## Exercise aim
A precise retyping is required of every line from the one containing "backing_sheet();" down to the one containing "imported = [obj", both included, and of no other line.

----------------

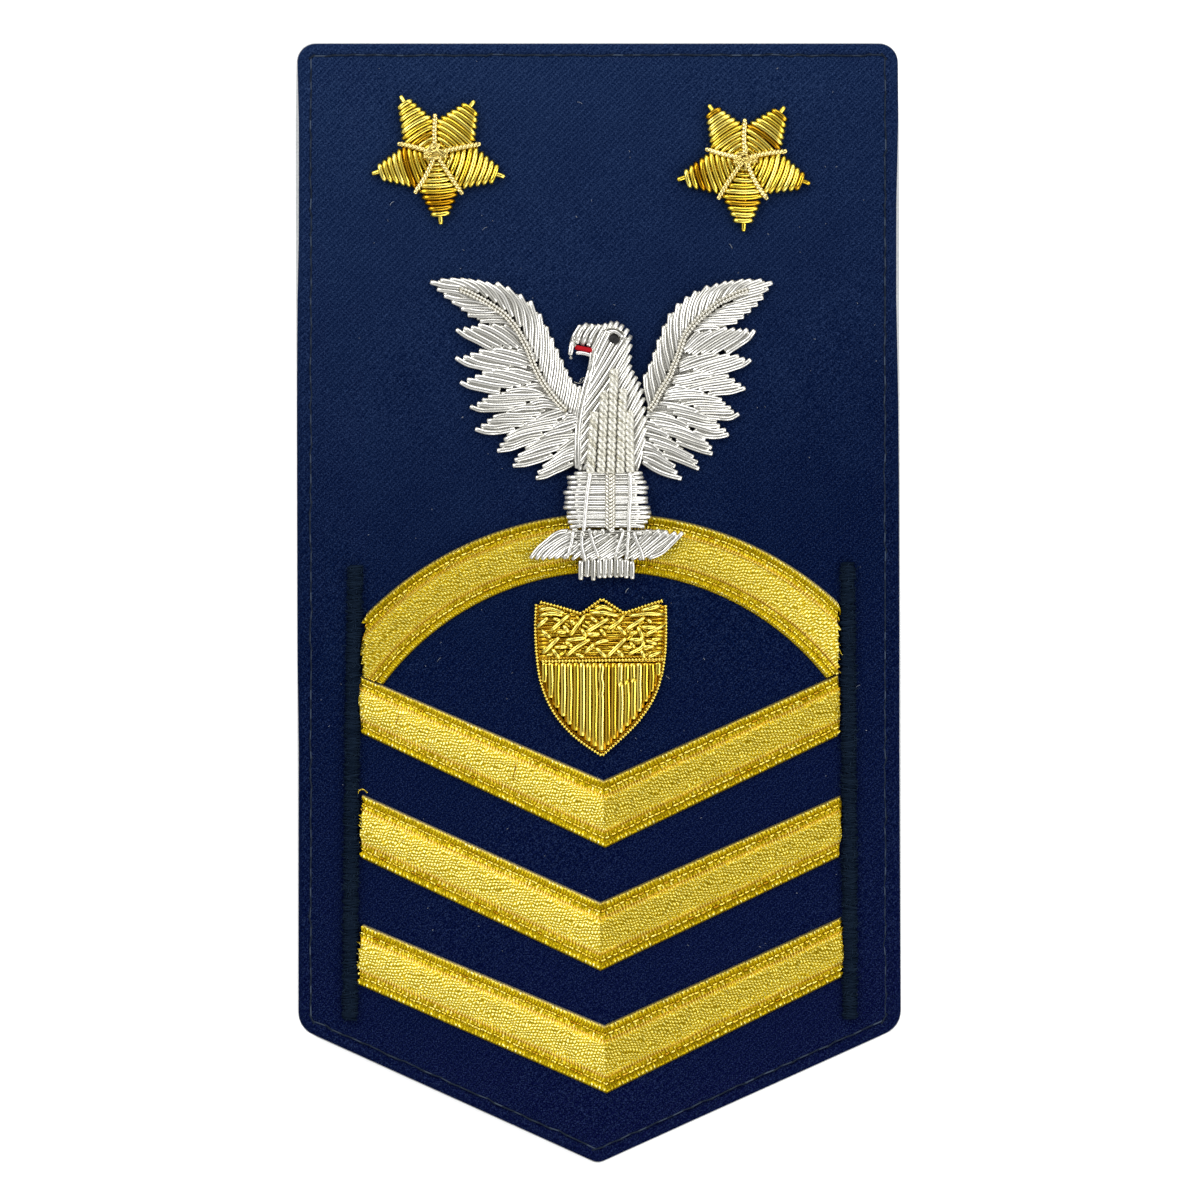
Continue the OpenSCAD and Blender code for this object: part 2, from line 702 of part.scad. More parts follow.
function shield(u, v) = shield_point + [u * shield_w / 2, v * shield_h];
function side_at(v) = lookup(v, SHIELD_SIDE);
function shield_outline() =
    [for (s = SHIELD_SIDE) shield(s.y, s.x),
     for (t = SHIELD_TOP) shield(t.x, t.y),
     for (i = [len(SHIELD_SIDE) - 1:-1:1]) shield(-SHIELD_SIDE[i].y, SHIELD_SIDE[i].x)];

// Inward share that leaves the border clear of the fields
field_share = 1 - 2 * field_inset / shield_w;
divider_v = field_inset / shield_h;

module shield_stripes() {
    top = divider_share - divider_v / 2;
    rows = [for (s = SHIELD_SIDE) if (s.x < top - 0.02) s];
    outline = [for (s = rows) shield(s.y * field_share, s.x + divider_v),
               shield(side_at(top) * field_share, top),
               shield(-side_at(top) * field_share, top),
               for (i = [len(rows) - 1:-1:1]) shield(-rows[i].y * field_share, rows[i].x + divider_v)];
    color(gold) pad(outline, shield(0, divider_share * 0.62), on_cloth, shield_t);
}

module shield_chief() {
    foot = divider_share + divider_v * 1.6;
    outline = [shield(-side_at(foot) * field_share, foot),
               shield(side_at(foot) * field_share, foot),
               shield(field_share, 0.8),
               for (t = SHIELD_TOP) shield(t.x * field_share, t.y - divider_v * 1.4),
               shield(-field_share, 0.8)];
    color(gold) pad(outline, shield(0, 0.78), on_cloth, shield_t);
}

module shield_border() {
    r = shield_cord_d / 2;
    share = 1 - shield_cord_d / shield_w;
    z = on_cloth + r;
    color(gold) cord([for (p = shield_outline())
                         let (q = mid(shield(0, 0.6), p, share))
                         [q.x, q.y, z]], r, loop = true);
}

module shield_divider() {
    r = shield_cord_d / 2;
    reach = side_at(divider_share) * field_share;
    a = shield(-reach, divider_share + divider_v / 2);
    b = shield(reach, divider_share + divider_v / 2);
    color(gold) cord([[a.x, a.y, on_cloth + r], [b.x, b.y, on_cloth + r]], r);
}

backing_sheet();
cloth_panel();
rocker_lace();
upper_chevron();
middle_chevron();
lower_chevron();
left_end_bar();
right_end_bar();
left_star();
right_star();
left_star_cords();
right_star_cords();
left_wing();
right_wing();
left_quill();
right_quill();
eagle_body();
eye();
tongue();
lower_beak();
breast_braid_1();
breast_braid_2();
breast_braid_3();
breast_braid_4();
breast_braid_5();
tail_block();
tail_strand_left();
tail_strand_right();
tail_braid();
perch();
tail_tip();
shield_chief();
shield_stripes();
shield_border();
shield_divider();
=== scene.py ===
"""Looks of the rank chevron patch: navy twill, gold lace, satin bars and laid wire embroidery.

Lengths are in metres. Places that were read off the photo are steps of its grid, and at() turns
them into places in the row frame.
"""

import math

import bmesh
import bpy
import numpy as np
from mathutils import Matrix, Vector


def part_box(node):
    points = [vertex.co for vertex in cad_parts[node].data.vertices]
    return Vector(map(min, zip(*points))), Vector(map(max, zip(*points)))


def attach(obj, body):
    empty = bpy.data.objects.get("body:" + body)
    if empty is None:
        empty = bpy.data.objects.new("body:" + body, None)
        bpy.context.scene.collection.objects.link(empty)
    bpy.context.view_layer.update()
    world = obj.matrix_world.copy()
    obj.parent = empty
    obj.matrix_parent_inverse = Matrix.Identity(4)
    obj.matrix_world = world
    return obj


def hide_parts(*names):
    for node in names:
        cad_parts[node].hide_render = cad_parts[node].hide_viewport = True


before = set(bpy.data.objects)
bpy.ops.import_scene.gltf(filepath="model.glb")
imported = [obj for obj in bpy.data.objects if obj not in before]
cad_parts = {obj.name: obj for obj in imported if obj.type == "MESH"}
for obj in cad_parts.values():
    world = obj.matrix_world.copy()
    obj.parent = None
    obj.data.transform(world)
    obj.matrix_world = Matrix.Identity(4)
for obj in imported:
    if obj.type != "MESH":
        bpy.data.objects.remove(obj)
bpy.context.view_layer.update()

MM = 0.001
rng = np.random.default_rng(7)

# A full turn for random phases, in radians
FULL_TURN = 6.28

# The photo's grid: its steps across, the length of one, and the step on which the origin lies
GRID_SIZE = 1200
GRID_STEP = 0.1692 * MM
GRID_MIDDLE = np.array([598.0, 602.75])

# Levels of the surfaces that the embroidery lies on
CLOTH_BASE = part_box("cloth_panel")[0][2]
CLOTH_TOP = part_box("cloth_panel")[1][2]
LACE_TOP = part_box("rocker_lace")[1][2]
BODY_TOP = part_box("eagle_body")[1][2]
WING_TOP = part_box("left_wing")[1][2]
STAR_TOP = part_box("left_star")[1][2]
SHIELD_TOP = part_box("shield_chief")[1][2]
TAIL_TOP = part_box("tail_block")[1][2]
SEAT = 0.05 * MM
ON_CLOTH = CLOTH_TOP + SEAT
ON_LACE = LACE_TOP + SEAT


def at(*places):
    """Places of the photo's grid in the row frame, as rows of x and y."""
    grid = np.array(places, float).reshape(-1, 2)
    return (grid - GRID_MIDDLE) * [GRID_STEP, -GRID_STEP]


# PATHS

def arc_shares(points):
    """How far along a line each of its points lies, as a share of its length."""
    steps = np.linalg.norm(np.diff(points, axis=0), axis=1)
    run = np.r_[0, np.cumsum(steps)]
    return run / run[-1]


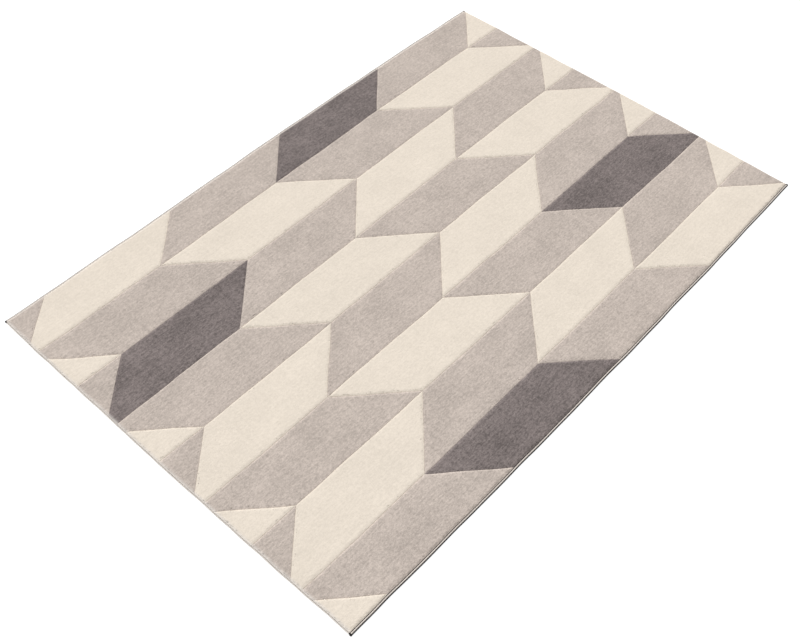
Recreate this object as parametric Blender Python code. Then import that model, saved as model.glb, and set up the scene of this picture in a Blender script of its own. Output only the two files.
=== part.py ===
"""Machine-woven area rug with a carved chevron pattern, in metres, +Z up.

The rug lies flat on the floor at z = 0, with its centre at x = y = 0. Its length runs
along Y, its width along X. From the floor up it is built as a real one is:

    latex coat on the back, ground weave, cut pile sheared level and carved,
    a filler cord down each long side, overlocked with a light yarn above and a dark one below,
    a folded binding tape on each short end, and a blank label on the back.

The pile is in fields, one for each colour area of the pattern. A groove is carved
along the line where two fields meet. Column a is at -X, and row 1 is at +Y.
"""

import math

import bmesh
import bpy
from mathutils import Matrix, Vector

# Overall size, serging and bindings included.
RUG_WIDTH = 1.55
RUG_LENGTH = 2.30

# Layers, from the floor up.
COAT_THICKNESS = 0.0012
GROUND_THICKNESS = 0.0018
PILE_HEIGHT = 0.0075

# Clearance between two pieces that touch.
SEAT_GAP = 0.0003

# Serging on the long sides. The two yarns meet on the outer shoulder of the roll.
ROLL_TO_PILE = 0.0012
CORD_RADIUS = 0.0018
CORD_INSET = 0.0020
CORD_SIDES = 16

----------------

## Full answer
backing_sheet();
cloth_panel();
rocker_lace();
upper_chevron();
middle_chevron();
lower_chevron();
left_end_bar();
right_end_bar();
left_star();
right_star();
left_star_cords();
right_star_cords();
left_wing();
right_wing();
left_quill();
right_quill();
eagle_body();
eye();
tongue();
lower_beak();
breast_braid_1();
breast_braid_2();
breast_braid_3();
breast_braid_4();
breast_braid_5();
tail_block();
tail_strand_left();
tail_strand_right();
tail_braid();
perch();
tail_tip();
shield_chief();
shield_stripes();
shield_border();
shield_divider();
=== scene.py ===
"""Looks of the rank chevron patch: navy twill, gold lace, satin bars and laid wire embroidery.

Lengths are in metres. Places that were read off the photo are steps of its grid, and at() turns
them into places in the row frame.
"""

import math

import bmesh
import bpy
import numpy as np
from mathutils import Matrix, Vector


def part_box(node):
    points = [vertex.co for vertex in cad_parts[node].data.vertices]
    return Vector(map(min, zip(*points))), Vector(map(max, zip(*points)))


def attach(obj, body):
    empty = bpy.data.objects.get("body:" + body)
    if empty is None:
        empty = bpy.data.objects.new("body:" + body, None)
        bpy.context.scene.collection.objects.link(empty)
    bpy.context.view_layer.update()
    world = obj.matrix_world.copy()
    obj.parent = empty
    obj.matrix_parent_inverse = Matrix.Identity(4)
    obj.matrix_world = world
    return obj


def hide_parts(*names):
    for node in names:
        cad_parts[node].hide_render = cad_parts[node].hide_viewport = True


before = set(bpy.data.objects)
bpy.ops.import_scene.gltf(filepath="model.glb")
imported = [obj for obj in bpy.data.objects if obj not in before]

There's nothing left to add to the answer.